I want to take more schooling to upgrade my teaching skills but can’t attend night classes, so I found a diploma program online that I can complete over a few years. Adult personal dreams and goals are still possible but you have to be creative in ﬁnding a way to achieve them and still be a focused and fun parent which, after all, is our most important job.
I have less money, few friends, no time, no house and now buy clothes at consignment stores. But I have a darling bundle of boy and have discovered so much about myself in being Lucan’s Mom; he has brought out the best in me and I have never been happier.
Comments on Single parenthood by choice: I adopted a child after ending my 15-year marriage
This is a beautiful story. Thank you for sharing!
And what a beautiful name! Lucan … just gorgeous. <3
I’m really glad you kept his Vietnamese name as part of his name, I think thats an awesome way to honour his heritage. And now he has an english name and a vietnamese name, like many asian americans.
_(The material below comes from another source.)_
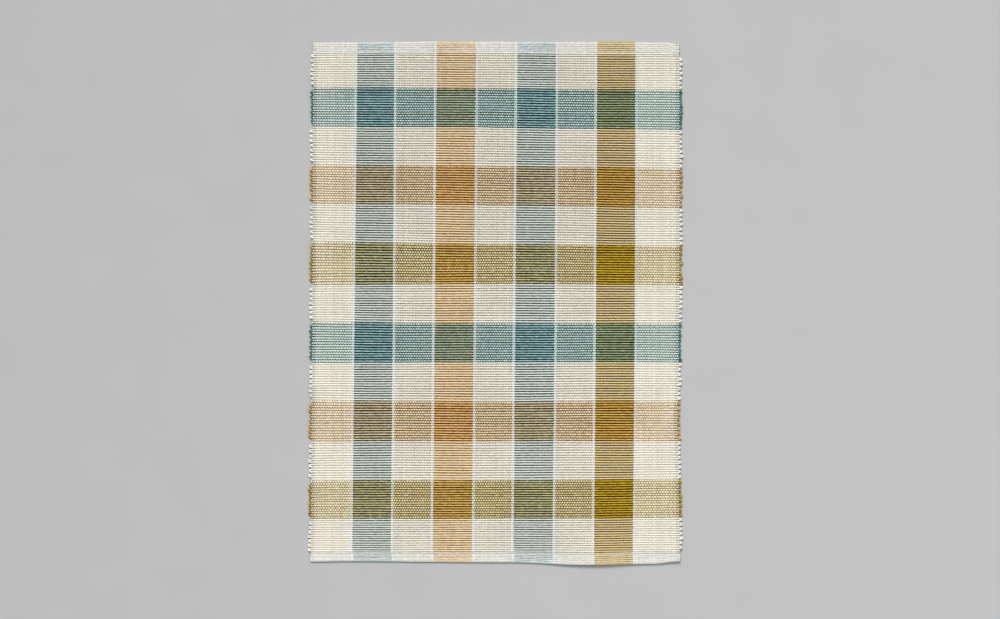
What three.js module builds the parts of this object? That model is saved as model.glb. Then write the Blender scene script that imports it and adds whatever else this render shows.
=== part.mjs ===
// A fabric placemat lying flat on a table: one piece of ribbed plain weave, with looped
// selvedges on its long sides and both short ends turned under.
//
// Millimetres, +Z up. The origin is on the table under the middle of the mat. +X points to the
// right-hand selvedge and +Y to the far end.
//
// The solid is one section that runs along the mat, from end to end over every rib, and is
// carried across it from selvedge to selvedge.

import * as THREE from 'three';

// Driving dimensions of the cloth
const THICKNESS = 2.2;
const RIB_DEPTH = 0.6;
const HALF_WIDTH = 169;
const BODY_START = -229.1; // where the near hem ends and the ribs begin
const RIB_CREST = [0.28, 0.72]; // the flat of a rib, as shares of its pitch

// The turned-under ends: two thin layers a little apart
const HEM_LAYER = 0.95;
const HEM_TOP = 2.15;
const HEM_MOUTH = 0.5; // gap between the turned edge and the ribbed cloth
const STITCH_INSET = 1.1;
const STITCH_WIDTH = 1.2;
const STITCH_DEPTH = 0.45;
const FOLD_STEPS = 4;

// The filling yarn turns back at the selvedge every second rib
const LOOP_REACH = 2.8;
const LOOP_UNEVENNESS = 0.7;
const LOOP_GAP_REACH = 0.5;
const HEM_EDGE_REACH = 0.4;
const EDGE_HEIGHT = 0.35; // height of the outermost rim, as a share of the thickness
const RIBS_PER_LOOP = 2;

// Bands between colour changes, from the near end: ribs, and length at both selvedges and midway
const BANDS = [
  { ribs: 15, left: 30.7, middle: 31.0, right: 31.8 },
  { ribs: 16, left: 35.1, middle: 35.1, right: 35.1 },
  { ribs: 16, left: 36.2, middle: 36.4, right: 35.3 },
  { ribs: 16, left: 37.6, middle: 36.1, right: 37.1 },
  { ribs: 16, left: 34.5, middle: 36.4, right: 35.4 },
  { ribs: 16, left: 37.8, middle: 35.5, right: 35.9 },
  { ribs: 16, left: 33.7, middle: 36.3, right: 35.0 },
  { ribs: 16, left: 40.4, middle: 36.2, right: 36.3 },
  { ribs: 16, left: 35.1, middle: 36.0, right: 34.8 },
  { ribs: 16, left: 35.4, middle: 35.7, right: 36.3 },
  { ribs: 16, left: 35.2, middle: 35.9, right: 35.6 },
  { ribs: 16, left: 35.6, middle: 35.6, right: 36.2 },
  { ribs: 15, left: 31.4, middle: 32.2, right: 32.3 },
];

// How deep each hem is, by the share of the width from the left
const NEAR_HEM = [
  { across: 0, depth: 9.0 },
  { across: 0.14, depth: 8.7 },
  { across: 0.3, depth: 9.1 },
  { across: 0.55, depth: 9.8 },
  { across: 0.72, depth: 11.7 },
  { across: 0.93, depth: 11.3 },
  { across: 1, depth: 8.8 },
];
const FAR_HEM = [
  { across: 0, depth: 10.4 },
  { across: 0.5, depth: 11.3 },
  { across: 0.95, depth: 12.2 },
  { across: 1, depth: 10.9 },
];

// How far each selvedge stands outside a straight line, by the distance along the mat
const LEFT_EDGE = [
  { along: -240, out: 0.6 },
  { along: -130, out: 0.2 },
  { along: 0, out: -0.7 },
  { along: 100, out: -1.0 },
  { along: 240, out: -1.7 },
];
const RIGHT_EDGE = [
  { along: -240, out: 0.6 },
  { along: -140, out: -0.3 },
  { along: -107, out: -1.8 },
  { along: -60, out: -0.3 },
  { along: 60, out: 0.5 },
  { along: 150, out: 0.6 },
  { along: 240, out: 0.2 },
];

// Soft ripples where the cloth stands a little off the table
const RIPPLES = [
  { across: 92, along: -236, reachAcross: 52, reachAlong: 34, height: 1.9 },
  { across: 172, along: -232, reachAcross: 34, reachAlong: 24, height: 1.2 },
  { across: -172, along: 50, reachAcross: 46, reachAlong: 17, height: 1.6 },
  { across: 172, along: -105, reachAcross: 44, reachAlong: 20, height: 1.5 },
  { across: -172, along: -78, reachAcross: 38, reachAlong: 15, height: 1.1 },
  { across: 172, along: 128, reachAcross: 42, reachAlong: 18, height: 1.3 },
  { across: -172, along: 196, reachAcross: 44, reachAlong: 20, height: 1.2 },
  { across: -60, along: 240, reachAcross: 56, reachAlong: 26, height: 1.2 },
];

// Places across the cloth where the section is set, as shares of its width
const COLUMNS = [0, 0.13, 0.38, 0.66, 0.88, 1];
const UNDERSIDE_STEPS = 24;

/** Reads a short table at a place between its rows, with a smooth join. */
function readTable(table, column, value, place) {
  const last = table[table.length - 1];
  const next = table.find((row) => row[column] >= place) ?? last;
  const before = table[Math.max(0, table.indexOf(next) - 1)];
  const span = next[column] - before[column];
  const share = span > 0 ? THREE.MathUtils.clamp((place - before[column]) / span, 0, 1) : 0;
  const eased = THREE.MathUtils.smoothstep(share, 0, 1);
  return THREE.MathUtils.lerp(before[value], next[value], eased);
}

/** A hand-woven unevenness between -1 and 1 that changes from loop to loop. */
function unevenness(index, phase) {
  return 0.6 * Math.sin(2.4 * index + phase) + 0.4 * Math.sin(0.9 * index + 2 * phase);
}

/** How far a ripple lifts the cloth off the table at a place. */
function rippleLift(ripple, x, y) {
  const dx = (x - ripple.across) / ripple.reachAcross;
  const dy = (y - ripple.along) / ripple.reachAlong;
  const reach = Math.min(1, Math.hypot(dx, dy));
  return (ripple.height * (1 + Math.cos(Math.PI * reach))) / 2;
}

function lift(x, y) {
  return RIPPLES.reduce((total, ripple) => total + rippleLift(ripple, x, y), 0);
}

/** The ends of every rib along both selvedges and midway, from the near end. */
function ribEnds() {
  const ends = [{ left: BODY_START, middle: BODY_START, right: BODY_START }];
  for (const band of BANDS) {
    const start = ends[ends.length - 1];
    for (let rib = 1; rib <= band.ribs; rib += 1) {
      const share = rib / band.ribs;
      ends.push({
        left: start.left + band.left * share,
        middle: start.middle + band.middle * share,
        right: start.right + band.right * share,
      });
    }
  }
  return ends;
}

const RIB_ENDS = ribEnds();
const RIB_COUNT = RIB_ENDS.length - 1;

/** How far the loops reach past the last warp yarn, at a place counted in ribs. */
function loopReach(ribs, firstLoopedRib, phase) {
  const loops = (ribs - firstLoopedRib) / RIBS_PER_LOOP;
  const loopCount = Math.floor((RIB_COUNT - firstLoopedRib) / RIBS_PER_LOOP);
  if (loops <= 0 || loops >= loopCount) {
    return LOOP_GAP_REACH;
  }
  const full = LOOP_REACH + LOOP_UNEVENNESS * unevenness(Math.floor(loops), phase);
  const bow = Math.sqrt(Math.sin(Math.PI * (loops - Math.floor(loops))));
  return LOOP_GAP_REACH + (full - LOOP_GAP_REACH) * bow;
}

/** A point of the section in the ribbed cloth, at a place counted in ribs from the near hem. */
function bodyPoint(ribs, height) {
  const near = RIB_ENDS[Math.floor(ribs)];
  const far = RIB_ENDS[Math.ceil(ribs)];
  const share = ribs - Math.floor(ribs);
  return {
    left: THREE.MathUtils.lerp(near.left, far.left, share),
    middle: THREE.MathUtils.lerp(near.middle, far.middle, share),
    right: THREE.MathUtils.lerp(near.right, far.right, share),
    height,
    hem: null,
    inset: 0,
    leftReach: loopReach(ribs, 0, 1),
    rightReach: loopReach(ribs, 1, 4),
  };
}

/** A point of the section in a hem. Its inset is measured from the fold, towards the ribs. */
function hemPoint(hem, inset, height) {
  const start = RIB_ENDS[hem === 'near' ? 0 : RIB_COUNT];
  return { ...start, height, hem, inset, leftReach: HEM_EDGE_REACH, rightReach: HEM_EDGE_REACH };
}

/** One hem seen from the side, from its mouth on the table round the fold to the first rib. */
function hemSection(hem) {
  const meanDepth = hem === 'near' ? NEAR_HEM[0].depth : FAR_HEM[0].depth;
  const radius = HEM_TOP / 2;
  const innerFold = HEM_LAYER;
  const slotTop = HEM_TOP - HEM_LAYER;
  const turnedEdge = meanDepth - HEM_MOUTH;
  const points = [
    hemPoint(hem, meanDepth, 0),
    hemPoint(hem, meanDepth, slotTop),
    hemPoint(hem, innerFold, slotTop),
    hemPoint(hem, innerFold, HEM_LAYER),
    hemPoint(hem, turnedEdge, HEM_LAYER),
    hemPoint(hem, turnedEdge, 0),
  ];
  for (let step = 0; step <= FOLD_STEPS; step += 1) {
    const angle = (Math.PI * step) / FOLD_STEPS;
    const inset = radius * (1 - Math.sin(angle));
    points.push(hemPoint(hem, inset, radius * (1 - Math.cos(angle))));
  }
  const stitch = meanDepth - STITCH_INSET;
  points.push(hemPoint(hem, stitch - STITCH_WIDTH / 2, HEM_TOP));
  points.push(hemPoint(hem, stitch, HEM_TOP - STITCH_DEPTH));
  points.push(hemPoint(hem, stitch + STITCH_WIDTH / 2, HEM_TOP));
  return points;
}

/** The whole section as one closed run of points, along the top and back under the cloth. */
function matSection() {
  const ribs = [];
  for (let rib = 0; rib < RIB_COUNT; rib += 1) {
    ribs.push(bodyPoint(rib, THICKNESS - RIB_DEPTH));
    ribs.push(...RIB_CREST.map((share) => bodyPoint(rib + share, THICKNESS)));
  }
  ribs.push(bodyPoint(RIB_COUNT, THICKNESS - RIB_DEPTH));
  const underside = [];
  for (let step = UNDERSIDE_STEPS - 1; step > 0; step -= 1) {
    underside.push(bodyPoint(Math.round((RIB_COUNT * step) / UNDERSIDE_STEPS), 0));
  }
  return [...hemSection('near'), ...ribs, ...hemSection('far').reverse(), ...underside];
}

/** Where a section point lies along the mat, at a share of its width. The ribs bow a little. */
function alongAt(point, across) {
  const straight = THREE.MathUtils.lerp(point.left, point.right, across);
  const bow = point.middle - (point.left + point.right) / 2;
  const base = straight + 4 * bow * across * (1 - across);
  if (!point.hem) {
    return base;
  }
  const table = point.hem === 'near' ? NEAR_HEM : FAR_HEM;
  const depth = readTable(table, 'across', 'depth', across);
  const outwards = (depth * (table[0].depth - point.inset)) / table[0].depth;
  return point.hem === 'near' ? base - outwards : base + outwards;
}

/** One section point in space. The rim of a selvedge reaches out, and is thin there. */
function place(point, across, reach) {
  const y = alongAt(point, across);
  const left = -HALF_WIDTH - readTable(LEFT_EDGE, 'along', 'out', y);
  const right = HALF_WIDTH + readTable(RIGHT_EDGE, 'along', 'out', y);
  const x = THREE.MathUtils.lerp(left, right, across) + reach;
  const middle = THICKNESS / 2;
  const share = reach === 0 ? 1 : EDGE_HEIGHT;
  return new THREE.Vector3(x, y, middle + (point.height - middle) * share + lift(x, y));
}

/** The closed surface of the mat: a ring of section points at each place across it. */
function matGeometry() {
  const section = matSection();
  const rings = [
    section.map((point) => place(point, 0, -point.leftReach)),
    ...COLUMNS.map((across) => section.map((point) => place(point, across, 0))),
    section.map((point) => place(point, 1, point.rightReach)),
  ];
  const size = section.length;
  const indices = [];
  for (let ring = 0; ring < rings.length - 1; ring += 1) {
    for (let index = 0; index < size; index += 1) {
      const here = ring * size + index;
      const beside = ring * size + ((index + 1) % size);
      indices.push(here, here + size, beside, beside, here + size, beside + size);
    }
  }
  const lastRing = (rings.length - 1) * size;
  const sectionPlane = (ring) => ring.map((point) => new THREE.Vector2(point.y, point.z));
  for (const [a, b, c] of THREE.ShapeUtils.triangulateShape(sectionPlane(rings[0]), [])) {
    indices.push(a, c, b);
  }
  const lastPlane = sectionPlane(rings[rings.length - 1]);
  for (const [a, b, c] of THREE.ShapeUtils.triangulateShape(lastPlane, [])) {
    indices.push(lastRing + a, lastRing + b, lastRing + c);
  }
  const geometry = new THREE.BufferGeometry().setFromPoints(rings.flat());
  geometry.setIndex(indices);
  return geometry;
}

const geometry = matGeometry();
geometry.computeBoundingBox();
const centre = geometry.boundingBox.getCenter(new THREE.Vector3());
geometry.translate(-centre.x, -centre.y, 0);
geometry.computeVertexNormals();

const cotton = new THREE.MeshStandardMaterial({ color: 0xd6ceb6, roughness: 0.95, metalness: 0 });
const placemat = new THREE.Mesh(geometry, cotton);
placemat.name = 'placemat';

const group = new THREE.Group();
group.add(placemat);

export default group;
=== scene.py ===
"""Weaves a ribbed cotton placemat yarn by yarn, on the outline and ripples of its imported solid.

The cloth is a plain weave of fine warp over thick weft. Every warp end and every pick of weft is
a yarn of its own, each short end is turned under and machine stitched, and the thick weft turns
back in loops at both selvedges. Tables are in millimetres and meshes in metres.
"""

import math

import bpy
import numpy as np
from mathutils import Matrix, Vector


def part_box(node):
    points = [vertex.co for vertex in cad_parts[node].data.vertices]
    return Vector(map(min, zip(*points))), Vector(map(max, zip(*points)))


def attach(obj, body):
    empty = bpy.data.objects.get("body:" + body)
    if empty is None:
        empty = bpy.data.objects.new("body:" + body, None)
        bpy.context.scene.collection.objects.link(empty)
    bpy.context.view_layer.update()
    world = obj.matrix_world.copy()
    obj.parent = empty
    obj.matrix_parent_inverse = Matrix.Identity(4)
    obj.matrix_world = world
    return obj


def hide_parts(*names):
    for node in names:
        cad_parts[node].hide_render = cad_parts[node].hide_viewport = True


bl_info = {
    "name": "Woven Fabric Placemat",
    "version": (1, 0, 0),
    "blender": (4, 5, 0),
    "location": "3D Viewport > Sidebar > Placemat",
    "description": "Weaves a ribbed cotton placemat with looped selvedges and turned-under ends",
    "category": "Add Mesh",
}

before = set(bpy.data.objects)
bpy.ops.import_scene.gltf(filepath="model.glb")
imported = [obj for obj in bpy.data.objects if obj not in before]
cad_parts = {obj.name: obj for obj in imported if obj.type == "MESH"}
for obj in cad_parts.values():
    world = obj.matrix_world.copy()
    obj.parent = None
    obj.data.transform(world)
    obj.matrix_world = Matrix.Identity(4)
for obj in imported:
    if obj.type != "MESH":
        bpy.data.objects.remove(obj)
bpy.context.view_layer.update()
SOLID_LOW, SOLID_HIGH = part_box("placemat")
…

I too am a single adoptive mom of two sons. Only once in nearly 5 years of parenting have I wished I had a partner and that was during a power struggle. I have no regrets.
Wow. This brought tears to my eyes. Such a beautiful story. I’m so happy that you and Lucan found each other. Thank you so much for sharing.
This story perfectly redefines “knight in shining armor”! Lucan is clearly the love of your life, as your family photo above shows.
I love reading stuff like this! I plan to be a single parent in several years, and it is so encouraging to hear of others doing it by choice!